__The problem__. Everything from the line containing "heatsink();" through the line containing "obj.parent = empty" should be repeated exactly, and nothing else from the data.
-*-
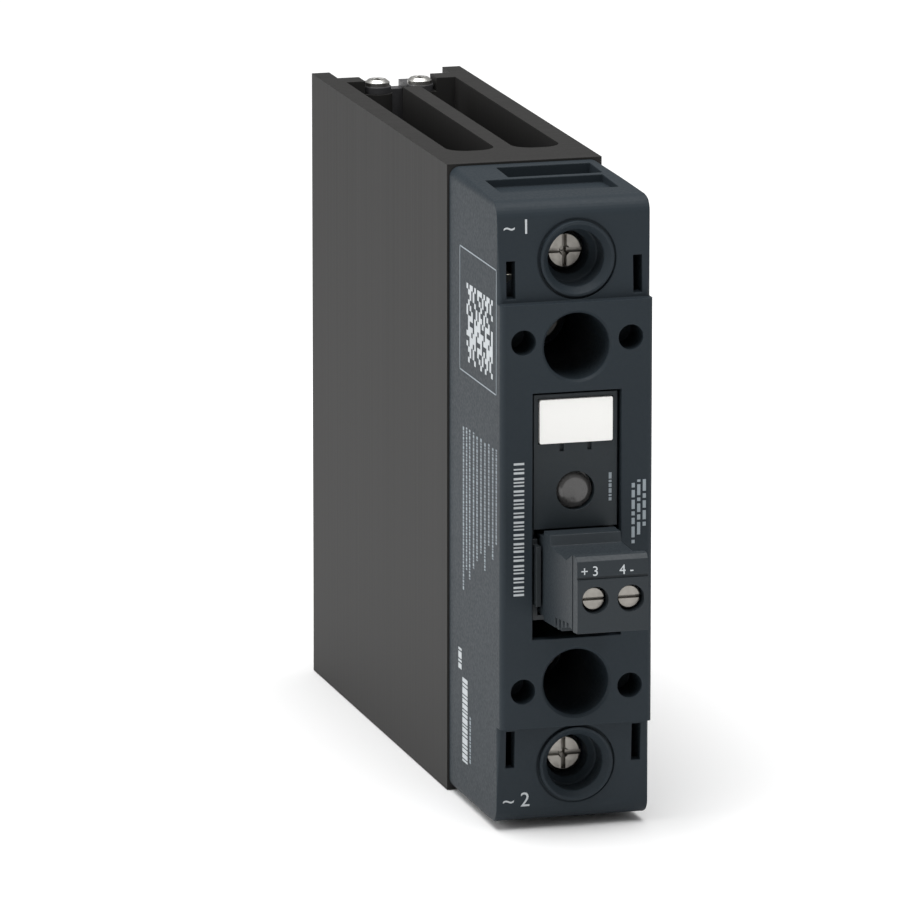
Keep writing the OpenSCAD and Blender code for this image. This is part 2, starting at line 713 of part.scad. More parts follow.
module optocoupler() color([0.15, 0.15, 0.16]) at_seam() {
    x = [-6.4, 0];
    z = [board_high - 9.6, board_high - 0.8];
    block(x, [board_front - 4.2, board_front - 0.7], z);
    for (side = x, i = [0:2])
        block([side - 0.3, side + 0.3], [board_front - 2, board_front], [z[0] + 1.4 + i * 2.54, z[0] + 2 + i * 2.54]);
}

module snubber_capacitor() color([0.75, 0.62, 0.2]) at_seam()
    plate_xz([board_back, board_back + 6.4])
        rounded([-8.2, board_low + 0.4], [riser_x[0] - 0.6, board_low + 5.6], 0.6);

module surge_varistor() color([0.12, 0.25, 0.5]) at_seam() {
    bar_y(4.4, [board_back + 1.2, board_back + 4.4], x = 3.6, z = body_h / 2 + 1);
    for (x = [1.1, 6.1]) bar_y(0.35, [board_back, board_back + 1.2 + eps], x = x, z = body_h / 2 + 1);
}

module gate_resistors() color([0.75, 0.68, 0.55]) at_seam()
    for (i = [0:2]) translate([1, board_front - 1, board_high - 2 - i * 3]) rotate([0, 90, 0]) {
        cylinder(r = 0.85, h = 5.2);
        for (end = [0, 4.2]) translate([0, 0, end]) cylinder(r = 1, h = 1);
    }

// Four pins that carry the gate signals from the board to the substrate
module gate_pins() color(zinc) at_seam()
    for (x = [-7, -5], z = [body_h / 2 - 2.5, body_h / 2 + 2.5])
        bar_y(0.35, [board_back, substrate_front], x = x, z = z);

// ---- Output clamps ----

// Slotted and crossed head, as on a terminal screw
module clamp_screw() {
    z = body_h - clamp_z;
    translate([clamp_x, 0, z]) difference() {
        union() {
            bar_y(clamp_screw_r, [clamp_head_back - eps, busbar_front - fit]);
            bar_y(clamp_head_r, [clamp_head_front + 0.5, clamp_head_back]);
            cone_y([clamp_head_r - 0.45, clamp_head_r], [clamp_head_front, clamp_head_front + 0.5 + eps]);
        }
        block([-clamp_head_r - 1, clamp_head_r + 1], [clamp_head_front - eps, clamp_head_front + 0.9],
            [-0.3, 0.3]);
        block([-0.3, 0.3], [clamp_head_front - eps, clamp_head_front + 1.4],
            [0.5 - clamp_head_r, clamp_head_r - 0.5]);
        cone_y([0.75, 0.3], [clamp_head_front - eps, clamp_head_front + 1.6]);
    }
}

module cage() {
    z = body_h - clamp_z;
    x = [clamp_x - cage_w / 2, clamp_x + cage_w / 2];
    difference() {
        plate_xz([nut_front, cage_back])
            rounded([x[0], z - cage_h / 2], [x[1], z + cage_h / 2], 0.4);
        block([x[0] + cage_wall, x[1] - cage_wall], [nut_back, cage_back - cage_wall],
            [z - cage_h, z + cage_h]);
        bar_y(clamp_screw_r + fit, [nut_front - eps, nut_back + eps], x = clamp_x, z = z);
    }
}

module upper_clamp_screw() color(zinc) at_seam() clamp_screw();
module lower_clamp_screw() color(zinc) at_seam() lower_end() clamp_screw();
module upper_cage() color(zinc) at_seam() cage();
module lower_cage() color(zinc) at_seam() lower_end() cage();

// ---- Input plug ----

// Side outline: nose in the header, collar, stepped top, front ridge and notched bottom
plug_outline = [
    [plug_nose, plug_low], [header_front - gap, plug_low],
    [header_front - gap, plug_z - 6.5], [tongue_front - 0.3, plug_z - 6],
    [tongue_front - 0.3, plug_z - 5.5], [plug_front + 3.7, plug_z - 4.5],
    [plug_front + 2.2, plug_z - 4.5], [plug_front + 2.2, plug_z - 4.8],
    [plug_front, plug_z - 4.6], [plug_front, plug_z + 2.9],
    [plug_front + 0.3, plug_z + 2.9], [plug_front + 0.3, plug_z + 3.3],
    [plug_front + 0.1, plug_z + 3.3], [plug_front + 0.3, plug_z + 5.4],
    [plug_front + 1, plug_z + 6], [plug_front + 2.4, plug_z + 6],
    [plug_front + 4, plug_z + 5.3], [plug_front + 5.5, plug_z + 4.6],
    [header_front - gap - 3.6, plug_z + 4.8], [header_front - gap - 3, plug_z + 6.2],
    [header_front - gap, plug_z + 6.2], [header_front - gap, plug_high], [plug_nose, plug_high]];

module plug_body() color(slate) at_seam() difference() {
    across(plug_w / 2, plug_outline);
    for (x = pole_x) {
        // chamber for the cage, and the slot of the contact behind it
        block([x - chamber_w / 2, x + chamber_w / 2], [plug_shelf_back, chamber_back],
            [chamber_low, chamber_high]);
        block([x - 1.7, x + 1.7], [chamber_back - eps, plug_nose + 1],
            [plug_z - 1.7, chamber_high]);
        bar_y(plug_head_r + 0.2, [plug_front - 1, plug_shelf_front], x = x, z = plug_z);
        bar_y(plug_screw_r + 0.2, [plug_shelf_front - eps, plug_shelf_back + eps], x = x, z = plug_z);
        translate([x, plug_cage_back - plug_wire_gap / 2, plug_z - 8]) cylinder(r = input_wire_r, h = 6);
    }
    // grooves between the side ribs of the front, and four grip notches behind them
    for (side = [-plug_w / 2, plug_w / 2]) {
        block([side - 0.25, side + 0.25], [plug_front + 2.2, plug_front + 2.7], [plug_z - 8, plug_z + 8]);
        for (i = [0:3]) block([side - 0.5, side + 0.5],
            [plug_front + 4.4 + 1.9 * i, plug_front + 5.3 + 1.9 * i], [plug_z - 8, plug_z - 4.1 - 0.2 * i]);
    }
}

module plug_contacts() color(copper) at_seam() for (x = pole_x) {
    strip_z = [chamber_high - 1, chamber_high - 0.2];
    sleeve_y = [chamber_back + 0.4, plug_nose - 0.6];
    block([x - 1.1, x + 1.1], [tongue_front, tongue_back], [chamber_low + 0.3, strip_z[1]]);
    block([x - 1.1, x + 1.1], [tongue_front, sleeve_y[0] + 0.8], strip_z);
    block([x - 1.1, x + 1.1], [sleeve_y[0], sleeve_y[0] + 0.8], [plug_z, strip_z[1]]);
    difference() {
        block([x - 1.4, x + 1.4], sleeve_y, [plug_z - 1.4, plug_z + 1.4]);
        block([x - pin_w / 2 - 0.1, x + pin_w / 2 + 0.1], [sleeve_y[0] + 0.9, sleeve_y[1] + 1],
            [plug_z - pin_w / 2 - 0.1, plug_z + pin_w / 2 + 0.1]);
    }
}

module plug_screw(x) translate([x, 0, plug_z]) difference() {
    union() {
        bar_y(plug_screw_r, [plug_head_back - eps, tongue_front - fit]);
        bar_y(plug_head_r, [plug_head_front + 0.2, plug_head_back]);
        cone_y([plug_head_r - 0.2, plug_head_r], [plug_head_front, plug_head_front + 0.2 + eps]);
    }
    block([-plug_head_r - 1, plug_head_r + 1], [plug_head_front - eps, plug_head_front + 0.8],
        [-0.2, 0.2]);
}

module plug_cage(x) {
    w = plug_cage_w / 2;
    h = plug_cage_h / 2;
    difference() {
        block([x - w, x + w], [plug_nut_front, plug_cage_back + plug_cage_t], [plug_z - h, plug_z + h]);
        block([x - w + 0.5, x + w - 0.5], [plug_nut_back, plug_cage_back], [plug_z - h - 1, plug_z + h + 1]);
        bar_y(plug_screw_r + fit, [plug_nut_front - eps, plug_nut_back + eps], x = x, z = plug_z);
    }
}

module left_plug_screw() color(zinc) at_seam() plug_screw(pole_x[0]);
module right_plug_screw() color(zinc) at_seam() plug_screw(pole_x[1]);
module left_plug_cage() color(zinc) at_seam() plug_cage(pole_x[0]);
module right_plug_cage() color(zinc) at_seam() plug_cage(pole_x[1]);

heatsink();
rail_adapter();
rail_latch();
latch_spring();
adapter_screws();
thermal_pad();
base_plate();
ceramic_substrate();
thyristor_chips();
line_busbar();
load_busbar();
fixing_screws();
housing();
front_insert();
marker_tag();
status_lens();
status_led();
circuit_board();
input_header();
header_pins();
optocoupler();
snubber_capacitor();
surge_varistor();
gate_resistors();
gate_pins();
upper_clamp_screw();
upper_cage();
lower_clamp_screw();
lower_cage();
plug_body();
plug_contacts();
left_plug_screw();
right_plug_screw();
left_plug_cage();
right_plug_cage();
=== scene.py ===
# %% [markdown]
# # A slim solid state relay on its heatsink
#
# This lesson dresses a measured relay. Its parts come from a CAD model, already in place and
# in metres, so nothing is fitted by eye. Here they get their finishes, and the printed marks
# and other fine pieces that the CAD model leaves out are modelled around them. The relay
# stands upright: +Z is up, the screws face -Y and the mounting rail would be at +Y.

# %% Load the measured parts
import json
import math

import bpy
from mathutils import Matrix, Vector


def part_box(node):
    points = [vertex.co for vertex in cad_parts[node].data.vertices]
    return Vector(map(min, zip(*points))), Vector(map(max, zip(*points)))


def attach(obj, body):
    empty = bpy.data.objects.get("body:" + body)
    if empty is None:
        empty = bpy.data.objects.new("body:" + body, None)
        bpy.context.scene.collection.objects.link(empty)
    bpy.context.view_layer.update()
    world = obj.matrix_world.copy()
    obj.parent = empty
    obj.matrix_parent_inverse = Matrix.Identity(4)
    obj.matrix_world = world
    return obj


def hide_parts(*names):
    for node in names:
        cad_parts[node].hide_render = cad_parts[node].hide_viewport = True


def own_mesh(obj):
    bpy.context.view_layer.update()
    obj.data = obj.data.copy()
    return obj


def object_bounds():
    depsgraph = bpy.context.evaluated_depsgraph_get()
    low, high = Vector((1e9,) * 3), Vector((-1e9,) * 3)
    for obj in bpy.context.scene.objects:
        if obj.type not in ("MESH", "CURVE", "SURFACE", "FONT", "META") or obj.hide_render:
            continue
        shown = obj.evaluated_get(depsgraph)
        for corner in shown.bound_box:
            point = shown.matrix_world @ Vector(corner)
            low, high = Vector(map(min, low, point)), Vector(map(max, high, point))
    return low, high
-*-
__Task output__.
heatsink();
rail_adapter();
rail_latch();
latch_spring();
adapter_screws();
thermal_pad();
base_plate();
ceramic_substrate();
thyristor_chips();
line_busbar();
load_busbar();
fixing_screws();
housing();
front_insert();
marker_tag();
status_lens();
status_led();
circuit_board();
input_header();
header_pins();
optocoupler();
snubber_capacitor();
surge_varistor();
gate_resistors();
gate_pins();
upper_clamp_screw();
upper_cage();
lower_clamp_screw();
lower_cage();
plug_body();
plug_contacts();
left_plug_screw();
right_plug_screw();
left_plug_cage();
right_plug_cage();
=== scene.py ===
# %% [markdown]
# # A slim solid state relay on its heatsink
#
# This lesson dresses a measured relay. Its parts come from a CAD model, already in place and
# in metres, so nothing is fitted by eye. Here they get their finishes, and the printed marks
# and other fine pieces that the CAD model leaves out are modelled around them. The relay
# stands upright: +Z is up, the screws face -Y and the mounting rail would be at +Y.

# %% Load the measured parts
import json
import math

import bpy
from mathutils import Matrix, Vector


def part_box(node):
    points = [vertex.co for vertex in cad_parts[node].data.vertices]
    return Vector(map(min, zip(*points))), Vector(map(max, zip(*points)))


def attach(obj, body):
    empty = bpy.data.objects.get("body:" + body)
    if empty is None:
        empty = bpy.data.objects.new("body:" + body, None)
        bpy.context.scene.collection.objects.link(empty)
    bpy.context.view_layer.update()
    world = obj.matrix_world.copy()
    obj.parent = empty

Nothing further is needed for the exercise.